Set down word for word each line from the start of the listing through the line that contains "return piece", both included.
** START Data lines **
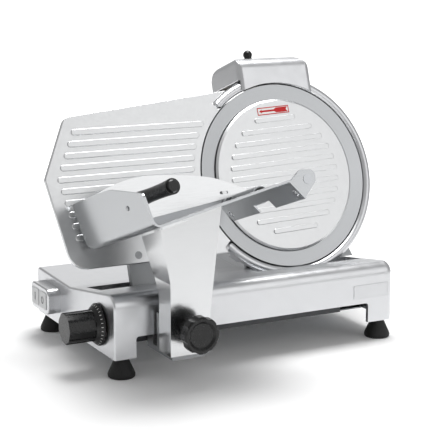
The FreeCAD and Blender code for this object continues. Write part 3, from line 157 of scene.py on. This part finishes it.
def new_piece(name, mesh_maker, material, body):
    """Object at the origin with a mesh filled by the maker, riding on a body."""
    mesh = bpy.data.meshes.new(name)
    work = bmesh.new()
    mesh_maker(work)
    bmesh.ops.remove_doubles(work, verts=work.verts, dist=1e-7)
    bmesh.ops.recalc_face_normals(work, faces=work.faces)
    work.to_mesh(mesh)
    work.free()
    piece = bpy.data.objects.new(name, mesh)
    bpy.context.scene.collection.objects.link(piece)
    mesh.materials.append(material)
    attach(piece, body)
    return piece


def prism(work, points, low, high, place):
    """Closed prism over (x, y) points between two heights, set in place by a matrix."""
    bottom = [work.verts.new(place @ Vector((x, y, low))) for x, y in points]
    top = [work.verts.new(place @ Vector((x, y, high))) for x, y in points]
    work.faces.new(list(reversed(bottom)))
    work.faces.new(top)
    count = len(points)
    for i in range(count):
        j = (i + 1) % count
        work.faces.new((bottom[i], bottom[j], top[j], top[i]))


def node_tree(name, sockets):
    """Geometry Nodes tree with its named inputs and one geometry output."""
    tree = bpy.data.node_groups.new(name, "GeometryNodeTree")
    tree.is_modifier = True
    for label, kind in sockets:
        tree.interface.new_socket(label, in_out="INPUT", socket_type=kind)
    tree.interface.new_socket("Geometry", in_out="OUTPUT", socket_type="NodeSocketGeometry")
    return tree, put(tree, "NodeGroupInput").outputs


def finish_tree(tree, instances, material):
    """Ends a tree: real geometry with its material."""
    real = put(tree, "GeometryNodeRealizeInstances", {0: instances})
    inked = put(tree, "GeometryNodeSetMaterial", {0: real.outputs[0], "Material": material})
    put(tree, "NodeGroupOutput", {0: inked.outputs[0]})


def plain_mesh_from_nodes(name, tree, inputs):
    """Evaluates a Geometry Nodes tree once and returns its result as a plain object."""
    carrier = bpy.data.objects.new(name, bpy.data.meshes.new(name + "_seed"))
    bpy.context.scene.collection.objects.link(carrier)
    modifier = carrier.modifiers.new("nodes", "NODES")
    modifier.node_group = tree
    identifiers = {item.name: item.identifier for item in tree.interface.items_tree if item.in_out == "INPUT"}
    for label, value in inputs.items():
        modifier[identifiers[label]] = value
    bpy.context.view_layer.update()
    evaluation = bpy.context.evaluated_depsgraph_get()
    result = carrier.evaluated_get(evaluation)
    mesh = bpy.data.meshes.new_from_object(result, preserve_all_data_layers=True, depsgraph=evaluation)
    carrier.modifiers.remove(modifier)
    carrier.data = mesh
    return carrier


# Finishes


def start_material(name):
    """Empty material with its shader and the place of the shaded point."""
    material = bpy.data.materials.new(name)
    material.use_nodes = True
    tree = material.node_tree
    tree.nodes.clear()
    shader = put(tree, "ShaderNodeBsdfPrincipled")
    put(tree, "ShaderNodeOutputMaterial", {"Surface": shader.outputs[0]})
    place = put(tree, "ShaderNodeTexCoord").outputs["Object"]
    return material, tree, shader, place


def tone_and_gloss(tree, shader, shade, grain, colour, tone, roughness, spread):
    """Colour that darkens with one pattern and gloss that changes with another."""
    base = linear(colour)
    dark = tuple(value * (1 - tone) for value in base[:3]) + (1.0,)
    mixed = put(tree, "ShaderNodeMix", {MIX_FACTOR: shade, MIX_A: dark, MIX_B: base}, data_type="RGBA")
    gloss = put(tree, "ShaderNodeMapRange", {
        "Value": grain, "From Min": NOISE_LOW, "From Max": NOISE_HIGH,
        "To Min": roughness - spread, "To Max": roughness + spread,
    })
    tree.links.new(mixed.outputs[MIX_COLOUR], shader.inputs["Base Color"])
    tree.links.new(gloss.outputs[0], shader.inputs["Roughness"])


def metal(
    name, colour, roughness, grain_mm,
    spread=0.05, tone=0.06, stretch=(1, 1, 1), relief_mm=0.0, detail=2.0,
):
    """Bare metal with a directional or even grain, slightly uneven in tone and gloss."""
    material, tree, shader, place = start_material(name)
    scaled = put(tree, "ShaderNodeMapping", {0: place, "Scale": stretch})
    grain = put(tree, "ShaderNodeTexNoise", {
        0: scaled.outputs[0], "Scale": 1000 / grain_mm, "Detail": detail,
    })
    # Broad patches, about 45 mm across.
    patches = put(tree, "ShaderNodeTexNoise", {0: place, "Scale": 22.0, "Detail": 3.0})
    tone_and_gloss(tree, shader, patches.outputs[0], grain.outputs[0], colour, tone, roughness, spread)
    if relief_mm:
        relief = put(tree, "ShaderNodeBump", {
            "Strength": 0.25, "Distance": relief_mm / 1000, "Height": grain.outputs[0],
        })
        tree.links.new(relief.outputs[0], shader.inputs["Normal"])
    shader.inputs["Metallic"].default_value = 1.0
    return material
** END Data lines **
:: Solution for this task ::
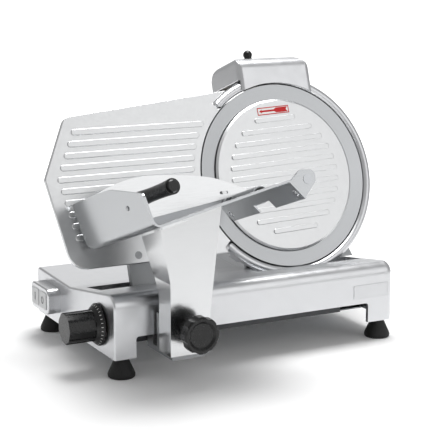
The FreeCAD and Blender code for this object continues. Write part 3, from line 157 of scene.py on. This part finishes it.
def new_piece(name, mesh_maker, material, body):
    """Object at the origin with a mesh filled by the maker, riding on a body."""
    mesh = bpy.data.meshes.new(name)
    work = bmesh.new()
    mesh_maker(work)
    bmesh.ops.remove_doubles(work, verts=work.verts, dist=1e-7)
    bmesh.ops.recalc_face_normals(work, faces=work.faces)
    work.to_mesh(mesh)
    work.free()
    piece = bpy.data.objects.new(name, mesh)
    bpy.context.scene.collection.objects.link(piece)
    mesh.materials.append(material)
    attach(piece, body)
    return piece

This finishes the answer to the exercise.